Enough of the wild fantasies. The SEC was formed in 1934 to help protect investors, and today that is exactly what they are doing. All of the rules which were implemented by the SEC are more than meaningful: they are the law.

The Great Rescission

So what is a company who issued a utility token ICO supposed to do? Well, there is some good news and some bad news. Let’s start with the good news. A company can meet with their attorney and craft a new offering, this time using one of the SEC exemptions, and offer a rescission to all of its investors.

Careful, this requires a very experienced attorney who understands securities laws and is an expert at this type of offering. A company offers a rescission to investors if they discover they did not properly sell securities. Investors who receive a rescission offer have 30 days to either accept it or reject it. Should they accept the offer and reinvest, then they cannot have further claims about the securities violations. In a way, the rescission is a clean-up job. A second chance for the company.

A famous case is Google who in 2004 filed a rescission offer for 23 million shares issued to employees and consultants. Guess what? Everyone agreed to the offer and reinvested. However, they received the offer to receive their money back with interest (which was different for each State)!

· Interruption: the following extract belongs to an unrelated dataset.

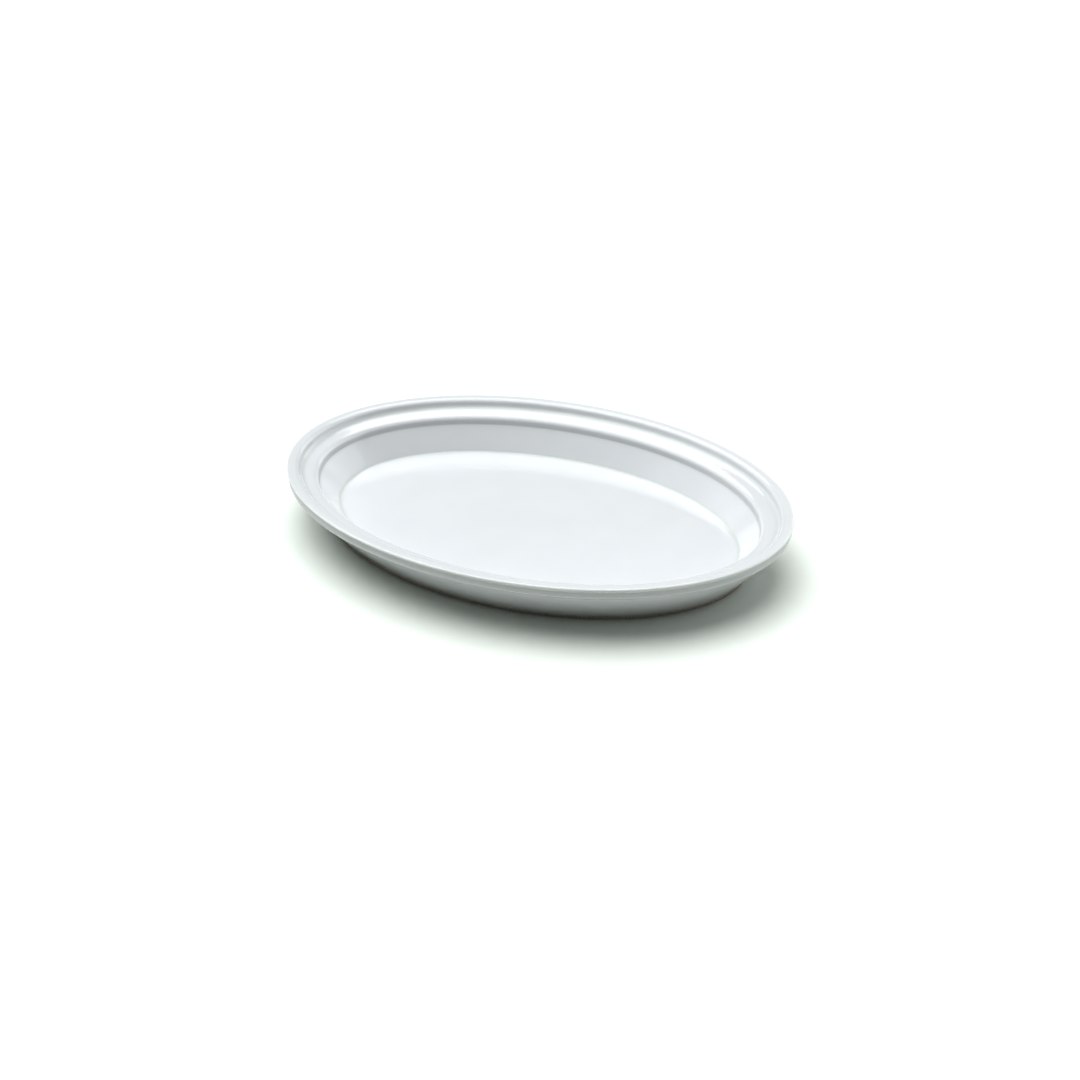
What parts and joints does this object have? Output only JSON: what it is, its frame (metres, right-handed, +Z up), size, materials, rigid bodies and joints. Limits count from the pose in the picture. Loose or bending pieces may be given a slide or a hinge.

It is now clear that 2018 is going to be a year where many companies who raised capital in an ICO using a utility token will spend time with their attorneys formulating rescission offers. This is the good news.

No Good Deed Goes Unpunished

Investors can still sue the company even when they offer a rescission, but in reality if the investors get their money back, how can anyone claim damages? The bad news is this: it is not clear if some of the companies will be able to formulate a rescission because they cannot make an offer to non-accredited investors, who could comprise a large portion of their raise.

Why not? The only way to legally offer the rescission would be to file the rescission under Regulation Crowdfunding or Regulation A+ which allows non accredited investors to invest. It is not clear if the SEC would approve this. Probably worth trying if you ask me.

The consequence for everyone involved in an ICO that did not use an SEC exemption is that the SEC can tie the company up in legal discovery for a long time, including asking the justice department to sue the company, the founders and anyone involved in the promotion. These consequences are no fun because they involve restitution to the investors, stiff penalties and possible jail time. Along with all of this, there could be a 10 year or permanent ban for selling securities for those who violated security laws.

What Is the Cure?

Clearly rescission is the cure every ICO needs. Some platforms are starting to offer it, and attorneys are licking their chops. The ICO marketplace is going to continue to grow, this time in the real world, using the beautiful regulations the SEC has prepared for all of us.